Au travers du prisme de l’artiste dépendant de la commande, c’est toute une époque entre opulence, audace créative, humour et une certaine insouciance qui est ici évoquée, dans laquelle les moyens financiers consacrés à l’esthétisation et la désirabilité des produits donnent du travail aux artistes.
Points forts
- Le lecteur aura plaisir à pousser les portes de mondes très symboliques de la fin du XXe Siècle, objet de fantasmes pour beaucoup : les agences de publicité, le grand magasin américain de prestige Barney’s, les ateliers de grands couturiers, les magazines de lifestyle et de mode de luxe comme AD ou Vogue, mais aussi les lieux d’influence de l’underground new-yorkais dans le sillage de Warhol et Basquiat. L’auteur nous décrit avec justesse les ambiances et croque avec vivacité, dans de savoureux portraits, les personnages qu’il croise et qui comptent.
- Le texte est enrichi de reproductions de photos et documents soigneusement choisis.
- Les passages sur New York empliront de nostalgie les amoureux du New York des années 80, feront sourire les observateurs amusés des nouveaux hipsters avec leur barbe, leur bonnet, leurs Red Wings et leur chemise de bûcheron.
- L’écriture suggère sous les mots beaucoup d’images ; la plume est alerte, descriptive autant que sensible. On se surprend à sourire en complice à l’évocation d’un lieu ou d’une situation, à sentir la nuit new-yorkaise autour soi, à voir sous ses paupières closes une skyline illuminée ou l’image fugace du tranchant franc d’une ceinture violette sur une robe couleur soleil glissant sur la peau d’un mannequin noir..Les mots deviennent une palette.
- Les artistes qui conjuguent peinture et écriture sont rares. Ce livre est une chance de découvrir de l’intérieur le chemin de vie d’un peintre vivant de son art, de sa main même, aux antipodes d’une biographie écrite par un autre.
Quelques réserves
Ce livre reflète un certain entre-soi dans une époque toute proche déjà disparue. Il ravira ceux qui l’ont connue, il pourrait susciter une certaine indifférence chez les plus jeunes ou les gens moins sensibles à la création.
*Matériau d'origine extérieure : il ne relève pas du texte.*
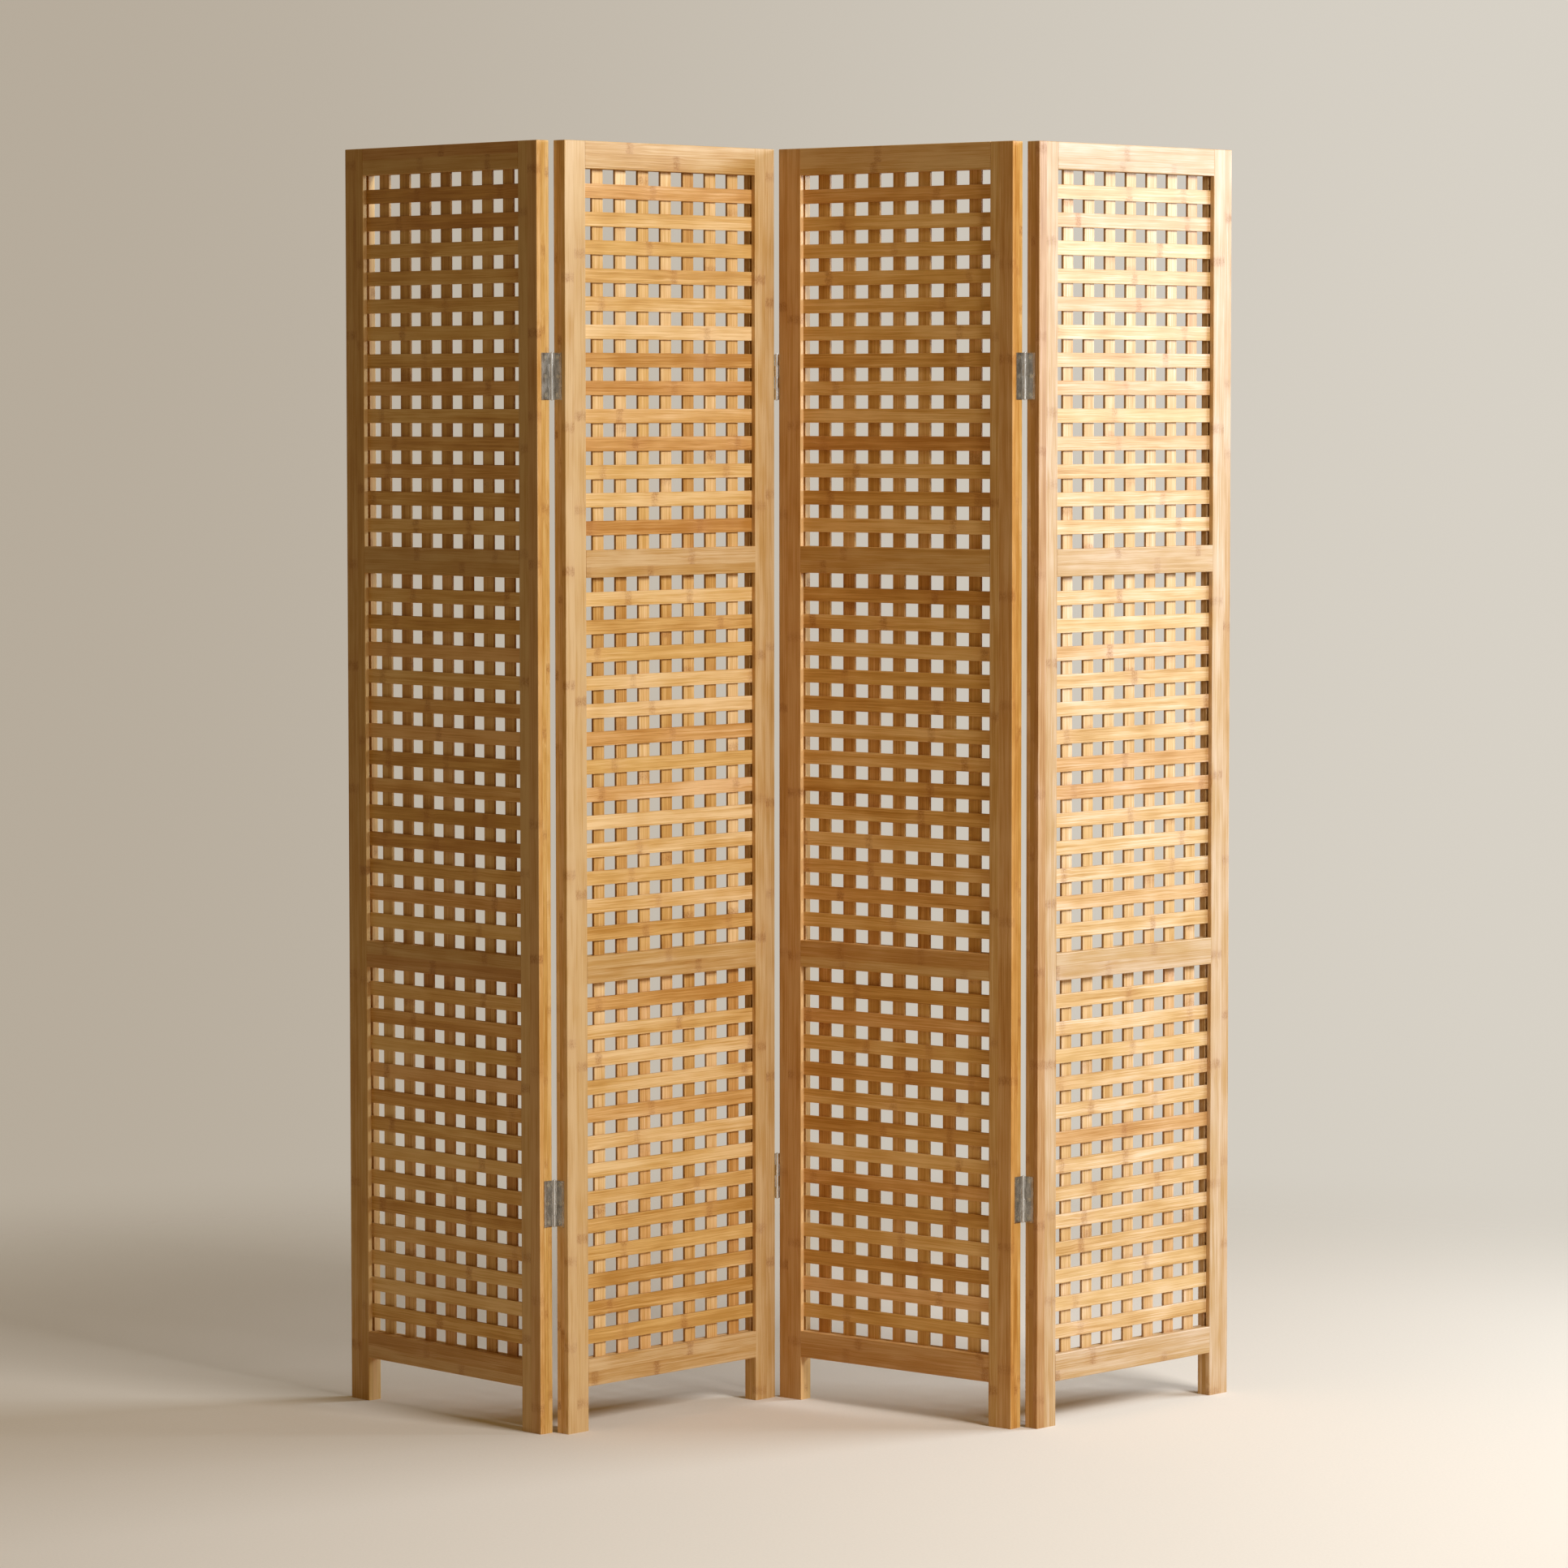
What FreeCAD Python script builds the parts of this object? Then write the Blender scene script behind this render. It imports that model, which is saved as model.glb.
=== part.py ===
import math
import os

import FreeCAD
import Part
import Sketcher

# A folding room screen: four upright lattice panels that stand in a zigzag.
# Each panel has two full-height stiles, whose lower ends are its feet, and four rails that
# butt between them on dowels. The rails divide it into three sections. In each section a
# row of flat horizontal slats lies in front of a row of flat vertical slats. The horizontal
# slats end in grooves in the stiles, the vertical ones in grooves in the rails.
# Neighbouring panels are joined by two small butt hinges, screwed to the panels' edges.
#
# The part's frame: the floor is z = 0, z points up, x runs along the screen and y points
# through it, away from whoever looks at its front. The origin is the middle of the floor
# space that the screen takes up, folded as it stands.
# A panel's own frame: x from its left edge, y from its front face, z from the floor.
# A hinge's own frame: the pin's axis is z, the pin's middle is the origin, the left leaf
# lies at negative x, and the leaves reach from the barrel towards negative y.

LENGTHS = {
    # Panel frame
    "screen_height": 1700,
    "panel_width": 400,
    "frame_depth": 21,
    "stile_width": 38,
    "rail_height": 36,
    "leg_height": 59,
    "timber_easing": 1.0,
    # Lattice
    "lattice_setback": 6.5,
    "slat_depth": 4,
    "slat_easing": 0.6,
    "row_slat_height": 19,
    "row_end_gap": 19.2,
    "column_slat_width": 20,
    "column_end_gap": 23,
    "slat_tongue": 4.5,
    "tongue_end_clearance": 0.5,
    "groove_side_clearance": 0.1,
    # Dowels between rails and stiles
    "dowel_radius": 3,
    "dowel_length": 30,
    "dowel_spacing": 16,
    "dowel_chamfer": 0.8,
    "dowel_side_clearance": 0.05,
    "dowel_end_clearance": 0.5,
    # Hinges
    "hinge_top_drop": 307,
    "hinge_foot_rise": 305,
    "leaf_height": 61.5,
    "leaf_reach": 14,
    "leaf_thickness": 1.2,
    "flat_leaf_gap": 1.5,
    "barrel_radius": 2.4,
    "barrel_stand": 2.3,
    "barrel_notch_clearance": 0.5,
    "knuckle_gap": 0.3,
    "pin_radius": 1.4,
    "pin_stand": 0.8,
    "pin_end_easing": 0.9,
    "pin_grip_clearance": 0.01,
    "pin_running_clearance": 0.05,
    # Hinge screws
    "screw_rise": 24.6,
    "end_screw_inset": 7,
    "middle_screw_inset": 8.7,
    "screw_head_radius": 2.6,
    "screw_shank_radius": 1.4,
    "screw_shank_length": 12,
    "screw_tip_length": 3,
    "screw_tip_radius": 0.2,
    "recess_span": 2.8,
    "recess_width": 0.7,
    "recess_depth": 0.7,
    "screw_clearance": 0.05,
    "screw_end_clearance": 1,
    # Every cut runs past the face it starts from by this much
    "overrun": 1,
}

ANGLES = {
    # The first panel's heading from the x axis, and how far each joint is folded from flat
    "first_heading_angle": -47.35,
    "fold_1_2_angle": 94.5,
    "fold_2_3_angle": 87.1,
    "fold_3_4_angle": 86.75,
}

COUNTS = {
    "section_count": 3,
    "row_count": 13,
    "column_count": 7,
    "knuckle_count": 4,
}

# Lengths and places that follow from the sizes above
RAIL_LENGTH = "(sizes.panel_width - 2 * sizes.stile_width)"
RIGHT_STILE = "(sizes.panel_width - sizes.stile_width)"
RAIL_RISE = "((sizes.screen_height - sizes.rail_height - sizes.leg_height) / sizes.section_count)"
SECTION_FOOT = "(sizes.leg_height + sizes.rail_height)"
SECTION_HEIGHT = f"({RAIL_RISE} - sizes.rail_height)"
ROW_PITCH = (f"(({SECTION_HEIGHT} - 2 * sizes.row_end_gap - sizes.row_slat_height)"
             " / (sizes.row_count - 1))")
COLUMN_PITCH = (f"(({RAIL_LENGTH} - 2 * sizes.column_end_gap - sizes.column_slat_width)"
                " / (sizes.column_count - 1))")
ROW_FRONT = "sizes.lattice_setback"
COLUMN_FRONT = "(sizes.lattice_setback + sizes.slat_depth)"
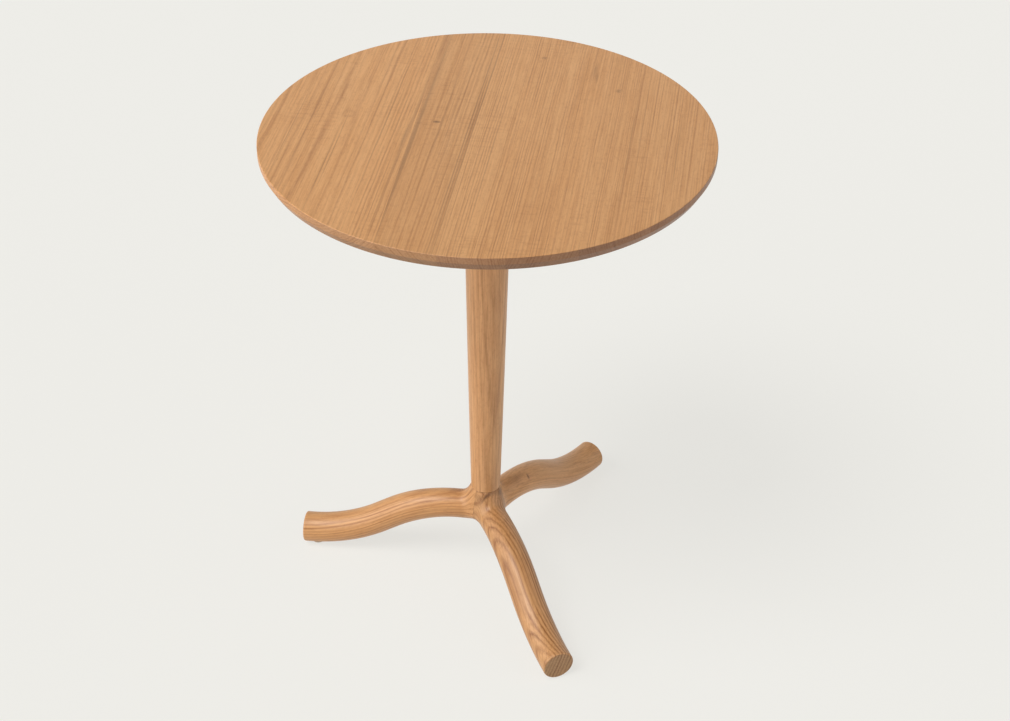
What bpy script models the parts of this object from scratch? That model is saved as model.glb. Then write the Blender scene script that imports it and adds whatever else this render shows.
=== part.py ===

Ce serait dommage car cette mémoire fraîche dit beaucoup de notre histoire contemporaine.
Encore un mot...
Celui qui aime les artistes, qu’il le soit lui-même en amateur ou professionnel ou qu’il soit attiré par cet univers, vibrera sous la plume de l’auteur qui met entre ses doigts tour à tour gouache, aquarelle, acrylique, crayon, pastels et fait flotter jusque dans la fibre des vêtements, les parfums de la térébenthine. Il sera aussi intéressé de voir de l’intérieur les étapes de création, conception, maturation, exécution, d’une œuvre, avec ses doutes, ses succès, ses surprises.
Une phrase
« Il m’apparut que ce qui m’attirait le plus était peindre ce qui s’étendait devant moi jusqu’à l’horizon. Ce paysage était si vaste qu’il aurait été absurde de vouloir le représenter dans son ensemble mais en fonction de la lumière du jour, le soleil ou son absence en révélaient des fragments qui en soi faisaient déjà tableau. Les ombres du matin, profondes et bleutées, excitaient l’oeil d’une façon qui s’atténuait vers midi et reprenait vers le soir, lorsque les derniers rayons dorés projetaient des aplats bruns. Le ciel devenait rose, bleu outremer, des lumières apparaissaient, projecteurs d’usines et de parkings, fenêtres lointaines soudain éclairées, phares de voitures, balises rouges signalant les sommets de buildings, c’était alors le moment où il fallait peindre le plus vite avant la tombée complète de la nuit. » P.189
« Megan vint à l’atelier un soir d’hiver. J’étais intimidé et incertain de pouvoir faire une peinture réussie. « C’est un moment de vérité devant lequel je ne peux me dérober », me disais-je. N’était-ce pas cela que j’avais toujours voulu faire après les paysages, les portraits et les choses ? N’était-ce pas le sujet ultime de la peinture ? » P. 200
L'auteur
Né en 1959, Jean-Philippe Delhomme est diplômé de l’École supérieure des arts décoratifs de Paris. Il fut longtemps illustrateur et chroniqueur pour de nombreux magazines, parmi lesquels Vogue, GQ, Architecture Digest, Los Angeles Times, Zeit magazin. Aujourd’hui il se consacre principalement à la peinture. En 2020, le musée d’Orsay l’invite en tant qu’artiste en résidence et organise une exposition, Légendes des réserves, en collaboration avec Maylis de Kerangal. En 2023, le musée du Louvre lui ouvre la Grande Galerie pour un cycle de quatre interventions, peintures et textes d’après des œuvres du musée. Il est l’auteur de nombreux livres, recueils de dessins et romans. Notamment Classe Ego (Denoël), Artists Instagrams (August Editions) et Journal Lacustre (Exils). Son deuxième roman, La Dilution de l’artiste (Denoël) est actuellement adapté au cinéma.